We reverse the judgment entered below and a new judgment is to enter declaring that the plaintiff was not injured while in performancé of his duties.
So ordered.
General Laws c. 41, § 11 IF, as amended by St. 1964, § 149, states in relevant part:
In Wormstead, the court also noted that its decisions interpreting G. L. c. 152, § 26, have established a general rule that “ ‘where the employee has fixed hours of work and a fixed place of employment, injuries going to and from work do not arise in the course of employment unless the employee is on the employer’s premises.’ ” Wormstead v. Town Manager of Saugus, supra at 666, quoting from Locke, Workmen’s Compensation § 262 (1968).
In Wormstead, the police officer was not on the employer’s premises (the police station) at the time he was injured. The court held, however, that police officers are engaged in a “somewhat peripatetic occupation,” and therefore, should be included in the class of “traveling workers” who are not barred from receiving benefits by the “going and coming” rule. Id. at 667.
We have been invited to place fire fighters into the same class of “travelling workers,” who therefore are exempt from the “going and coming” rule. We decline the invitation because even if we assume here that the plaintiff, because he was a fire fighter, was exempt from the “going and coming” rule, he still was not injured in the performance of his duties under the factors enunciated in Wormstead as discussed, infra.
The town urged the motion judge to use the three Wormstead factors to assess the merits of the plaintiffs claim that he was injured in the performance of his duties.
In his memorandum of decision, the motion judge stated that the argument that he should consider the three Wormstead factors was “specifically rejected” in Allen v. Board of Selectmen of Weymouth, supra.
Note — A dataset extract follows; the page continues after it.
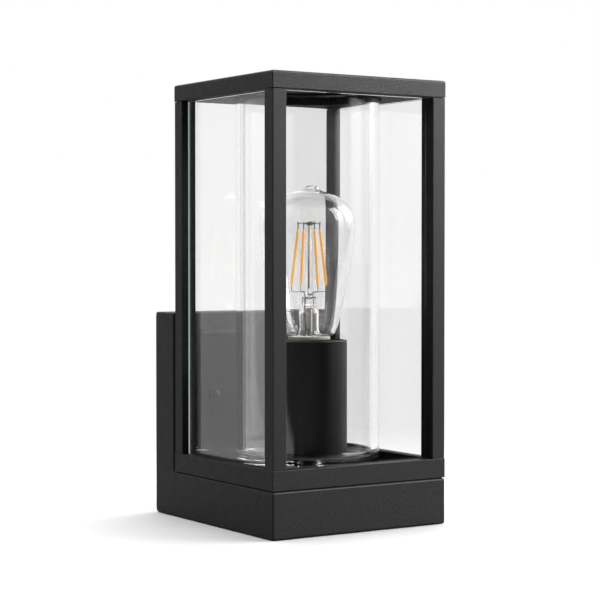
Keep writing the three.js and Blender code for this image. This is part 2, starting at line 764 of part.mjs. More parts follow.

The motion judge misinterpreted the Allen decision. We did not reject the three Wormstead factors. Rather, we stated that in the circumstances of the Allen case, “the trial judge took too rigid a view of the factors listed in Wormstead. 15 Mass. App. Ct. at 1009. See, e.g., Gardner v. Peabody, 23 Mass. App. Ct. 168, 174 (1986), where we did use the Wormstead factors in reaching our decision.